The plains are popular for trekking and rich in biodiversity with much of the flora and fauna found in the Park being endemic and only found there. Forests are dominated by a range of giant tree ferns and the Park is also famous for flowers and there is wild life aplenty such as leopard, sambhur and wild boar. Though this is a cold highland plateau the bird diversity is very high.
YALA NATIONAL PARK
Yala National Park is also known as the Ruhunu National Park and is one of the biggest jungles in the country. Set in the southeast of Sri Lanka, it is a 305 km drive from Colombo. Elephants are the Park’s main attraction although leopards are seen frequently and sloth the bear occasionally. Yala is also home to hundred species of birds, endemic and foreign, including the jungle fowl, Sri Lanka’s national bird, and flocks of peacocks. Yala also has a beach front and swamps haunted by crocodiles.
As one of the first National Parks established in Sri Lanka (in 1938), Yala is an established place for tourists to visit and stay as it has plenty of accommodation near its gates, both luxurious and budget and even camping; morning and evening safaris by jeep can be arranged easily.
Mirissa’s harbour is known as the best place to charter a boat for whale and dolphin watching from November to April. The tourist settlement on the coast at Mirissa has sprung up in response to backpackers flocking there to enjoy hours of paragliding, body boarding and sea kayaking as well as snorkelling and diving. For surfing, the seas are ideal during the months of September to April.

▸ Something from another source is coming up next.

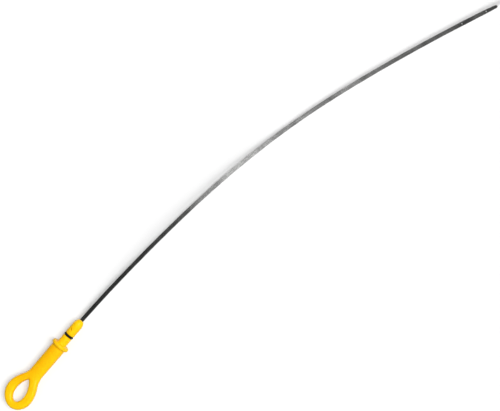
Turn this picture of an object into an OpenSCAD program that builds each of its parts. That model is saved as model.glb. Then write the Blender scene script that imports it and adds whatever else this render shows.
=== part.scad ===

The beach at Mirissa is popular with budget and mainstream tourists although upmarket properties are opening close by. It lies off the south coast road at 150km from Colombo and can be reached quickly via the new Southern Expressway from Colombo to Matara. The best beach cove stretches east of the headland that separates Mirissa from Weligama Bay and is lined with sunbeds and restaurants in thatched shacks.